February 5, 2021
He lived in the first half of the twentieth century in Cuba, a young man who did not reach thirty-five years of age.
"Of medium height, fragile body, tempestuous hair (…), paleness with a slight rosy tint (…). But what stood out most and impressed about his physical appearance were his transparent and piercing green eyes, bluish-green at times, sometimes reddish-green, depending on whether enthusiasm or indignation dazzled him", thus his friend Raúl Roa described him in the prologue of El fuego de la semilla en el surco, a text he dedicated to him.
Rubén Martínez Villena (1899-1924) was —Roa continues— "An extraordinary conversationalist (…). A terrible polemicist: he would convince or hammer away. His power of persuasion was usually irresistible. And, as if born from a hidden vein, always more concerned for others than for himself".
The young Villena was, above all, a poet and revolutionary, graduate in Civil and Public Law. A man bearing, like few others, the artistic and political avant-gardes, two streams that became intertwined to form one of the most complete fighters of that century in the Greater Antilles.
He was a journalist whose work was always supported by denunciations of marginality, political-administrative corruption, the economic situation, and the evils that plagued Cuban society of his time. Editorials, chronicles, manifestos, art criticism, occupied his narrative, especially in the late 1920s and early 1930s, a period in which he also immersed himself in the problems of Venezuela, Nicaragua, Panama, Ecuador, and many other nations.
However, his greatest value as a writer and artist rests in poetry, where he has been framed as one of the most recognized Cuban modernists. Cubanness, familiarity with death, everyday life, pain, suffering, are treated with elegance through refined language, an insinuating lyricism. Villena carried a provocative word, which occasionally managed to immerse itself in irony.
See also: Una luz plena, una melodía que nos acompaña
I have the perverse impulse and the sacred yearning / to glimpse in life my dreams of the dead. / Oh, the sleepless pupil and the closed eyelid!... / (Tomorrow I will sleep with my eyelid open!)…
His love poetry is sensual, suggestive; impetuous without ceasing to flatter; innocent and youthful. A hint of melancholy also marks his verses, where nostalgia merges in such a way with eroticism that it creates landscapes of various colors, passionate scenes that set the senses in motion.
I saw you standing, naked and proud / and drinking in your lips the breath, / I wished to disturb with childish attempt / your inexorable majesty of a goddess. / (…) and from pleasure to the tremendous hurricane, / your body bent like a lily / and your majesty succumbed moaning.
Rubén Martínez Villena was a professor at the Universidad Popular José Martí, belonged to the Falange de Acción Cubana, to the Grupo Minorista. He was a member of the Communist Party and the Liga Antiimperialista.
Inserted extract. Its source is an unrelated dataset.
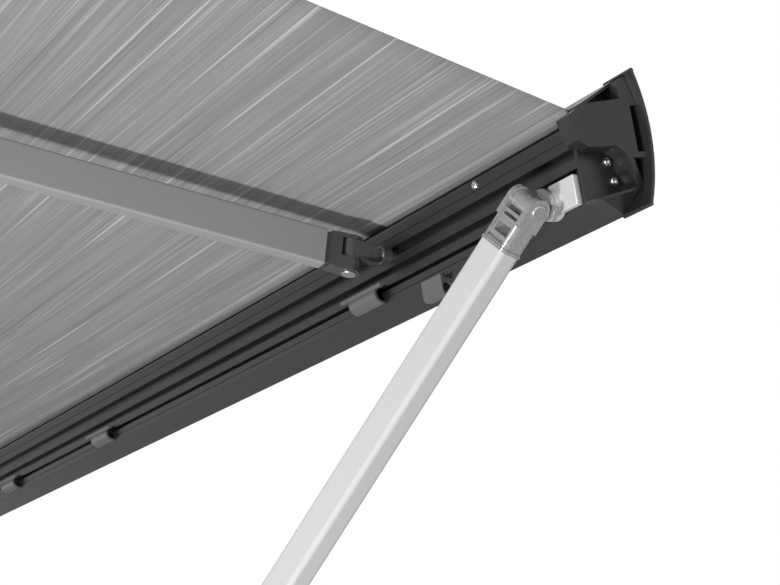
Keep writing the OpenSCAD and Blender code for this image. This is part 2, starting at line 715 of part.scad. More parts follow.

This intellectual of mature and committed work, whose nature of character made him fight for just causes, is remembered in the national history for two facts that laid bare the depth of his humanity. His opposition to the sale of the Convento de Santa Clara, an irrevocable example of the surrender and immorality of Cuban rulers, was collected as the Protesta de los Trece (1923) and demonstrates that he was already a civic leader of the Cuban labor and communist movement.
But he was never as accurate as when he threw the truth in the face of General Gerardo Machado. 1925, Mella had been on hunger strike for several days and Villena went to meet with the then Secretary of Justice Jesús María Barraqué. Machado then arrived, accusing Mella of being a communist. After putting the magistrate in his place, Villena recounted the events to Pablo de la Torriente Brau, where he told him: "That one is a savage… an animal… a beast… He is an ass with claws!".